Sebagai umat Islam, kita dikenai kewajiban untuk melaksanakan amar ma’ruf dan nahi munkar. Amar ma’ruf merupakan mengajak-ajak kepada orang lain untuk berbuat kebaikan, sementara nahi munkar adalah ketika kita berbuat sebuah tindakan untuk mencegah terjadinya kemunkaran. Akan tetapi, terkadang semangat amar ma’ruf nahi munkar ini membuat kita terbawa situasi, karena saking semangatnya, sampai ketika melihat kemunkaran kita merasa wajib untuk membasminya saat itu juga.
Benarkah demikian?
Salam sebuah video yang diunggah oleh channel Santri Gayeng, KH. Bahaudin Nursalim (Gus Baha) memberi keterangan yang praktis, tentang bagaimana kita seharusnya menangani kemungkaran – dengan cara yang baik, yang ma’ruf, dan tidak menimbulkan kerusakan baru.
“Jadi tidak seperti Ekstremis,” Demikian ungkap ulama asal Rembang ini dalam pengajian tersebut.
Dalam Fiqih terdapat kaidah “Dar’ul mafaasid muqaddamun ‘ala jalbil-masaalih.” Yang artinya kurang lebih adalah menghindarkan kerusakan itu lebih didahulukan daripada mengejar kemaslahatan. Ini merupakan prinsip yang perlu kita pegang pertama kali.
Gus Baha kemudian memberikan ilustrasi: Bayangkan jika kita berjalan bersama anak istri, atau berjalan sendiri tapi di rumah punya keluarga yang harus kita nafkahi. Kemudian melihat orang mabuk-mabukan di tengah jalan. Sementara kita tahu orang mabuk itu adalah seorang Muslim. Kita juga tahu, orangtua pemabuk itu adalah orang yang soleh dan solehah.
Dosa pemabuk ini semula hanyalah dosa mabuk.
Namun, jika kemudian kita mengingatkan di tempat saat dia sedang mabuk, sehingga terjadi perkelahian dan kita terbunuh, madharatnya malah justru akan lebih besar daripada dosa mabuk. Yaitu dosa membunuh bagi orang itu. Selain itu, madharat yang terjadi adalah kesedihan dari orangtuanya yang sebenarnya soleh dan solehah. Sudah mabuk, ditambah terjadi perkelahian dan sampai membunuh.
Menurut Gus Baha, Jika kita berkelahi dan kemudian terbunuh, misalnya, kita juga akan jadi orang yang disalahkan oleh syariat. Kenapa? Karena yang tadinya jadi tulang punggung keluarga, malah nafkah keluarga justru akan terbengkalai. Dengan ilustrasi ini terlihat, melakukan nahi munkar juga berpotensi menimbulkan risiko, yang tidak hanya pada diri sendiri, tapi juga kepada orang tua si pemabuk itu dan keluarga kita.

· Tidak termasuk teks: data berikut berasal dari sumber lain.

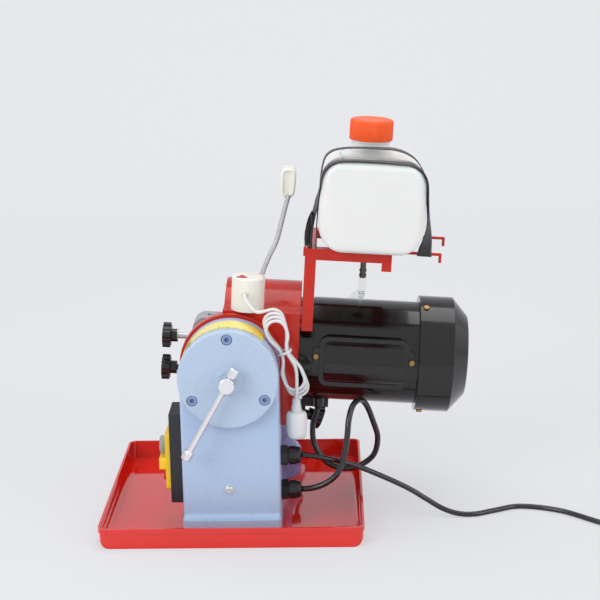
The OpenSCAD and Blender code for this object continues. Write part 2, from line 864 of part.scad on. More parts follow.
module motor_knob() {
    color("#222326") on_head() at_motor_knob() lobe_knob(17, 13, 4, 12);
}

module rotor() {
    color("#b4b7bb") on_head() {
        rod_x(spindle_y, spindle_h, rotor_d / 2, wheel_x - 6, 300);
        rod_x(spindle_y, spindle_h, 35.4, 132, 210);
        rod_x(spindle_y, spindle_h, 14, wheel_x + wheel_t + 4, hood_right - motor_wall - 1);
    }
}

module cooling_fan() {
    color("#3a3b3e") on_head() {
        difference() {
            rod_x(spindle_y, spindle_h, 20, 270, 290);
            rod_x(spindle_y, spindle_h, rotor_d / 2, 260, 300);
        }
        for (a = [0:45:315]) translate([0, spindle_y, spindle_h]) rotate([a, 0, 0]) box(271, -1.5, 19, 289, 1.5, 68);
    }
}

module grinding_wheel() {
    color("#6e6a64") on_head() difference() {
        rod_x(spindle_y, spindle_h, wheel_d / 2, wheel_x, wheel_x + wheel_t);
        rod_x(spindle_y, spindle_h, rotor_d / 2, -30, 20);
        rod_x(spindle_y, spindle_h, 46, wheel_x - 1, wheel_x + 5);
    }
}

module wheel_flanges() {
    color("#8f9296") on_head() {
        difference() {
            rod_x(spindle_y, spindle_h, 25, wheel_x + wheel_t, wheel_x + wheel_t + 4);
            rod_x(spindle_y, spindle_h, rotor_d / 2, -40, 20);
        }
        difference() {
            union() {
                rod_x(spindle_y, spindle_h, 25, wheel_x + 2, wheel_x + 5);
                translate([wheel_x - 4.5, spindle_y, spindle_h]) rotate([0, 90, 0]) cylinder(d = 30 / cos(30), h = 7, $fn = 6);
            }
            rod_x(spindle_y, spindle_h, rotor_d / 2, -40, 20);
        }
    }
}

// -------------------------------------------------------------- bottle

module angle_x(x0, x1, y0, flip) {
    box(x0, y0, arm_top - angle_t, x1, y0 + angle_w, arm_top);
    box(x0, flip ? y0 + angle_w - angle_t : y0, arm_z, x1, flip ? y0 + angle_w : y0 + angle_t, arm_top);
}

module angle_y(x0, y0, y1, flip) {
    box(x0, y0, arm_top - angle_t, x0 + angle_w, y1, arm_top);
    box(flip ? x0 + angle_w - angle_t : x0, y0, arm_z, flip ? x0 + angle_w : x0 + angle_t, y1, arm_top);
}

module hook_rod(y, x0, x1) {
    rod_x(y, hook_z, hook_r, x0, x1);
    for (x = [x0, x1]) {
        translate([x, y, hook_z]) sphere(hook_r);
        rod_z(x, y, hook_r, hook_z - 11, hook_z);
    }
}

module bracket_bolt_spots() {
    for (z = [275, 286]) translate([0, arm_y + 7.5, z]) children();
}

module bottle_bracket() {
    post_x = hood_right + 2;
    color("#c8281e") on_hood() difference() {
        union() {
            box(post_x, arm_y, 268, post_x + angle_w, arm_y + angle_t, arm_top);
            box(post_x, arm_y, 268, post_x + angle_t, arm_y + angle_w, arm_top);
            angle_x(post_x, 206, arm_y, false);
            angle_x(post_x, 206, far_arm_y, true);
            angle_y(post_x, arm_y, far_arm_y + angle_w, false);
            angle_y(206 - angle_w, arm_y, far_arm_y + angle_w, true);
            box(193, arm_y, 355, 206, arm_y + angle_t, arm_top - 1);
            bracket_bolt_spots() rod_x(0, 0, 5, hood_right, post_x + 1);
            hook_rod(hook_y0, post_x - 0.5, 270.5);
            hook_rod(hook_y1, post_x - 0.5, 283);
        }
        bracket_bolt_spots() rod_x(0, 0, 2.5, 70, 120);
    }
    color("#8f9296") on_hood() bracket_bolt_spots() {
        rod_x(0, 0, 2.5, hood_right - 9, hood_right + 6);
        translate([post_x + angle_t, 0, 0]) rotate([0, 90, 0]) cylinder(d = 8 / cos(30), h = 3.5, $fn = 6);
    }
}

module bottle_skin(e) {
    w = bottle_w / 2 - e;
    d = bottle_d / 2 - e;
    intersection() {
        front_block(bottle_x - w, bottle_z0 + e, bottle_x + w, bottle_z1 - e, 28 - e, bottle_y - d, bottle_y + d);
        upright_block(bottle_x - w, bottle_y - d, 300, bottle_x + w, bottle_y + d, 600, 14 - e);
        translate([bottle_x - w, 0, 0]) rotate([90, 0, 90]) linear_extrude(2 * w)
            round_rect(bottle_y - d, bottle_z0 + e, bottle_y + d, bottle_z1 - e, 10 - e);
    }
}

module bottle() {
    color("#eef0ee", 0.8) on_hood() difference() {
        union() {
            bottle_skin(0);
            translate([neck_x, bottle_y, bottle_z1 - 2]) cylinder(r1 = shoulder_r, r2 = neck_r, h = 18);
            rod_z(neck_x, bottle_y, neck_r, bottle_z1, 540);
        }
        bottle_skin(2);
        translate([neck_x, bottle_y, bottle_z1 - 4]) cylinder(r1 = shoulder_r - 2, r2 = neck_r - 2.5, h = 17);
        rod_z(neck_x, bottle_y, neck_r - 2.5, bottle_z1, 550);
        rod_z(tap_x, 6, 6, 370, 390);
    }
}

module bottle_cap() {
    color("#ee5a17") on_hood() difference() {
        union() {
            translate([neck_x, bottle_y, 522]) soft_disc(cap_d / 2, 28, 2);
        }
        rod_z(neck_x, bottle_y, neck_r + 0.4, 510, 540.4);
        rod_z(neck_x, bottle_y, cap_d / 2 - 4, 549, 560);
        for (a = [0:15:345]) translate([neck_x, bottle_y, 0]) rotate([0, 0, a]) translate([cap_d / 2 + 0.6, 0, 520]) cylinder(r = 1.4, h = 28);
    }
}

module strap_band(y0, y1) {
    intersection() {
        difference() {
            bottle_skin(-1.6);
            bottle_skin(0);
        }
        box(90, y0, 430, 270, y1, 520);
        difference() {
            box(90, y0, 430, 270, y1, 520);
            rod_z(neck_x, bottle_y, shoulder_r + 1, 400, 520);
        }
    }
}

module bottle_straps() {
    left = bottle_x - bottle_w / 2;
    right = bottle_x + bottle_w / 2;
    color("#222326") on_hood() {
        strap_band(-76, -52);
        strap_band(-53, -31);
        box(left - 9, -54, arm_top + 0.5, left - 7, -34, 440);
        box(left - 9, -60, 436, left, -34, 442);
        box(right + 6, -54, hook_z + hook_r + 0.1, right + 8, -30, 440);
        box(right, -60, 436, right + 8, -34, 442);
        box(left - 11, -56, 404, left - 6, -32, 426);
    }
}

module water_tap() {
    color("#c9a24f") on_hood() {
        rod_z(tap_x, 6, 6, 356, 384);
        hex_z(tap_x, 6, 17, 370, arm_top);
        hex_z(tap_x, 6, 17, 383, 388);
        rod_z(tap_x, 6, 4, 331, 357);
        rod_z(tap_x, 6, 5, 333, 336);
        rod_z(tap_x, 6, 5, 340, 343);
        rod_y(tap_x, 363, 5, -6, 6);
    }
}

module tap_lever() {
    color("#c9a24f") on_hood() {
        rod_y(tap_x, 363, 5, -12, -6.3);
        box(tap_x, -12, 360.5, tap_x + 22, -9, 365.5);
    }
}

// ---------------------------------------------------------------- lamp

module lamp_base() {
    color("#e8e6d2") on_hood() difference() {
        union() {
            translate([lamp_x, lamp_y, lamp_foot]) soft_disc(lamp_d / 2, lamp_top - lamp_foot, 3);
            rod_y(lamp_x - 4, 316, 4, lamp_y - lamp_d / 2 - 3, lamp_y - 16);
            rod_z(36.5 - 3, lamp_y, 5, 330, 340);
        }
        box(2, lamp_y - 15, 327, 16, lamp_y - 5, 340);
        rod_y(lamp_x - 4, 316, 2.3, lamp_y - lamp_d / 2 - 5, lamp_y - 20);
        rod_z(33.5, lamp_y, 3, 332, 345);
    }
    color("#e8e6d2") on_hood() rod_y(9, 333, 1.5, lamp_y - 15, lamp_y - 5);
}

module lamp_rocker() {
    color("#cf2420") on_hood() difference() {
        rod_y(9, 333, 5.8, lamp_y - 14.6, lamp_y - 5.4);
        rod_y(9, 333, 1.6, lamp_y - 20, lamp_y);
        box(0, -80, 320, 20, 0, 331.2);
    }
}

lamp_route = [[33.5, 0, 332], [36.5, 0, 345], [44, 0, 366], [52.9, 0, 388.8], [60.1, 0, 424], [65.5, 0, 452], [66, -2, 462]];

module lamp_arm() {
    color("#c9cbce") on_hood() translate([0, lamp_y, 0]) cable(smooth_run(lamp_route, 4), 3, [0, 1, 0], 12);
    color("#e8e6d2") on_hood() translate([0, lamp_y, 0]) {
        translate([0, 20, 0]) front_block(53.5, 443, 74, 483, 8, -14, 14);
        rod_y(66, 462, 5, -6, 7);
    }
}

// --------------------------------------------------------------- cords

hank_top = [53, 297];
hank_low = [88, 193];
lamp_lead_route = [[19.8, -68, 319.5], [20, -73, 318.6], [22.5, -82, 313.5], [29, -90, 306.5], [39, -95.5, 301.2]];
mains_route = [[92, -90, 98.5], [108, -88.5, 96], [125, -85.5, 91.5], [159, -77, 80], [198, -70, 61], [236, -67, 41],
    [262, -66, 24], [284, -68.5, 11], [306, -72.5, 5], [329, -71.5, 3.9], [355, -59.5, 3.8], [393, -45, 3.8],
    [445, -62, 3.8], [492, -104, 3.8], [530, -132, 3.8], [569, -139.2, 3.8]];
tail_route = [[617, -189, 10.5], [620.8, -203, 8.6], [625, -216.6, 7.6], [633, -227, 10], [643, -233, 14.3],
    [653, -235, 18.5]];
motor_route = [[92, -90, 49.8], [108, -90.5, 51.6], [126, -92.5, 59.5], [141, -94, 74], [150, -93, 99],
    [154, -91, 124], [156.5, -85, 146], [162, -72, 161], [172, -55, 164], [181.5, -41, 151],
    [190, -30, 126], [197, -20, 96], [189, -12, 66], [160, -7, 48], [129, -2, 53], [109.5, 4, 78],
    [107, 7, 107], [114.4, 8, 133.2]];
coil_at = [570, -189];

module lamp_lead() {
    color("#eeeeec") cable(smooth_run(lamp_lead_route, 3), 2.2, [0, 0, 1], 8);
}

module lamp_hank() {
    run_on = hank_low - hank_top;
    color("#eeeeec") translate([0, -92, axis_h - head_z]) rotate([90, 0, 0]) linear_extrude(12) {
        translate(hank_top) circle(11);
        translate(hank_low) circle(12);
        translate(hank_top) rotate([0, 0, atan2(run_on[1], run_on[0])]) translate([0, -6]) square([norm(run_on), 16]);
    }
}

module lamp_plug() {
    color("#f2f2f0") translate([87, -98, 181 + axis_h - head_z]) rotate([0, 180, 0]) {
        cylinder(r1 = 4.5, r2 = 7, h = 18);
        translate([0, 0, 18]) cylinder(r = 14, h = 24);
        translate([0, 0, 42]) cylinder(r1 = 14, r2 = 9, h = 14);
    }
}

module mains_cord() {
    color("#1d1d1f") {
        cable(smooth_run(mains_route, 2), lead_d / 2, [0, 0, 1], 10);
        cable(smooth_run(tail_route, 2), lead_d / 2, [0, 0, 1], 10);
    }
}

module mains_coil() {
    color("#1d1d1f") translate(coil_at) rotate_extrude() translate([32, 0]) round_rect(0, 0, 22, 15, 3.5);
}

module mains_plug() {
    color("#1d1d1f") {
        translate([653, -235, 18.5]) rotate([0, 90, 0]) cylinder(r1 = 6, r2 = 12, h = 22);
        rod_x(-235, 18.5, 13, 675, 698);
        rod_x(-235, 18.5, 18.5, 698, 720);
    }
    color("#c3c6c9") for (y = [-9.5, 9.5]) rod_x(-235 + y, 18.5, 2.4, 720, 739);
}

module motor_cable() {
    color("#1d1d1f") cable(smooth_run(motor_route, 2), cable_d / 2, [0, 1, 0], 10);
}

tray();
foot_bolts();
column();
end_disc();
disc_screws();
tilt_bearings();
angle_scale();
earth_screw();
switch_box();
switch_plate();
switch_boot();
start_button();
stop_button();
cable_glands();
clamp_screw();
clamp_bar();
clamp_bar_caps();
pillar();
pillar_lock();
carriage_swivel();
carriage_rail();
slider();
slider_knob();
blade_table();
blade_cone();
swivel_disc();
tilt_shaft();
hood();
stop_block();
stop_knob_upper();
stop_knob_lower();
stop_finger();
motor_bells();
motor_shell();
stator();
bearings();
motor_screws();
knob_bracket();
motor_knob();
rotor();
cooling_fan();
grinding_wheel();
wheel_flanges();
fan_cover();
bottle_bracket();
bottle();
bottle_cap();
bottle_straps();
water_tap();
tap_lever();
lamp_base();
lamp_rocker();
lamp_arm();
lamp_lead();
lamp_hank();
lamp_plug();
mains_cord();
mains_coil();
mains_plug();
motor_cable();
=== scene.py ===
# Wet grinding sharpener on its drip tray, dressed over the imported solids.
# Sections follow the order of assembly: tray, column, switch, clamp, carriage, motor, bottle,
# lamp, cords, then the studio. Everything is in metres in the frame of the solids.
import math
import bpy
import bmesh
import numpy as np
from mathutils import Matrix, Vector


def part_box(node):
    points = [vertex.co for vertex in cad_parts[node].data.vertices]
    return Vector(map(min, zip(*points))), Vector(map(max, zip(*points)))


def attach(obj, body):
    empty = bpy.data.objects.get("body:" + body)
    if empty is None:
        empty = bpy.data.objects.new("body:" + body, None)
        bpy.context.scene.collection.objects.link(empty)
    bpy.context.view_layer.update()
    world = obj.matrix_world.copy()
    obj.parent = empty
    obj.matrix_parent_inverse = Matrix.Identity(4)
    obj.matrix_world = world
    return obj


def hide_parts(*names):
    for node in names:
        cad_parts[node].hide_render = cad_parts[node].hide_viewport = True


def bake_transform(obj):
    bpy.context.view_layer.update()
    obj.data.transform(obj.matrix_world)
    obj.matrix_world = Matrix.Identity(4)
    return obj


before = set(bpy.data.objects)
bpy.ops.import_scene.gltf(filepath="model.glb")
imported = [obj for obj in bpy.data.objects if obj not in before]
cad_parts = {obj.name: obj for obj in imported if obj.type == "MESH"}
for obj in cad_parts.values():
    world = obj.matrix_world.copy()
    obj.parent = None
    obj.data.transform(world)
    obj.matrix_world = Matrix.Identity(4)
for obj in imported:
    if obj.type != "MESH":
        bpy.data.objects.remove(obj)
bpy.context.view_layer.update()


# ------------------------------------------------------------------ tray
# Folded sheet steel tray with welded corners and a welded pad, sprayed and stoved in
# bright red enamel. The hood, the swivel disc, the bottle's bracket and the pillar's lever are
# enamelled a little darker.
def linear(code):
    """sRGB hex to linear light: c / 12.92 below 0.04045, else ((c + 0.055) / 1.055) ** 2.4."""
    c = np.array([int(code[i:i + 2], 16) for i in (1, 3, 5)]) / 255.0
    c = np.where(c <= 0.04045, c / 12.92, ((c + 0.055) / 1.055) ** 2.4)
    return (*c.tolist(), 1.0)


def add(tree, kind, inputs=None, **settings):
    """Adds one node, sets its options, then its sockets: an output is linked, a value is written."""
    n = tree.nodes.new("ShaderNode" + kind)
    for key, value in settings.items():
        setattr(n, key, value)
    for key, value in (inputs or {}).items():
        if isinstance(value, bpy.types.NodeSocket):
            tree.links.new(value, n.inputs[key])
        else:
            n.inputs[key].default_value = value
    return n


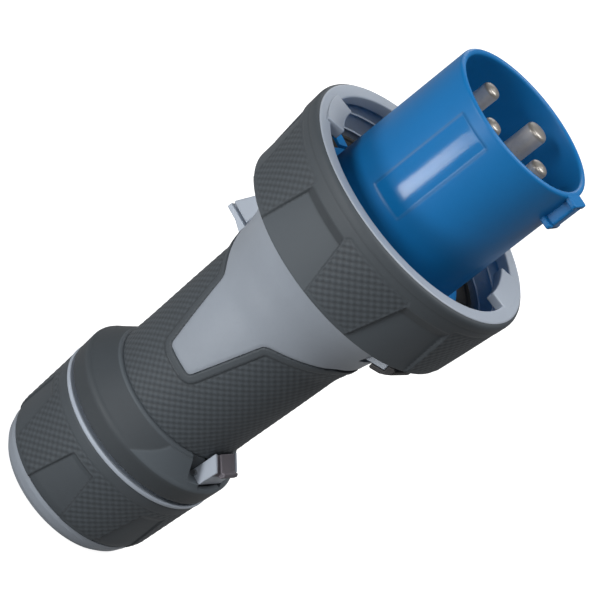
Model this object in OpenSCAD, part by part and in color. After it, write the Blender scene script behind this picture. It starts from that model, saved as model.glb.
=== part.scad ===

Jika situasinya demikian, kita wajib tidak nahi munkar. (Ingat, ini berbeda dengan tidak wajib nahi munkar!)
Demikianlah yang dimaksud oleh Imam Nawawi dan hampir semua ulama berpendapat, bahwa nahi munkar itu wajib. Sekali lagi, wajib. Kecuali, jika dengan nahi munkar menyebabkan terjadinya madharat yang lebih besar. Gus Baha menyebut dengan istilah madharat yang “a’dhama minhu”.
Tetap harus diingat, bahwa jangan pernah kita menyebut bahwa nahi munkar itu bisa gugur, atau tidak wajib. Bagaimanapun, nahi munkar itu tetap lah wajib dan menjadi tugas seorang Muslim.
Lalu, kapan waktu yang tepat untuk melawan kemungkaran? Menurut Gus Baha, kita perlu memiliki jadwal tersendiri, dengan rute dan perhitungan sendiri. Yakni, misalkan, ketika seorang pemabuk yang kita temui ini sudah sadar, kita kunjungi rumahnya, dan kemudian kita ajak bicara baik-baik. Atau bicarakan secara baik-baik kepada orangtuanya.
Karena bagaimana pun, dalam mempraktikkan ilmu Fiqih, tidak bisa asal serampangan. Ilmu Fiqih punya hitung-hitungan yang disesuaikan dengan situasi tertentu. Dengan demikian, jangan sampai semangat kita untuk nahi munkar jangan sampai dilakukan dengan sembarangan, apalagi malah menimbulkan madharat yang baru. Hendaknya dalam mengubah kemungkaran, kita memakai metode, cara dan hitung-hitungan yang matang dan efektif.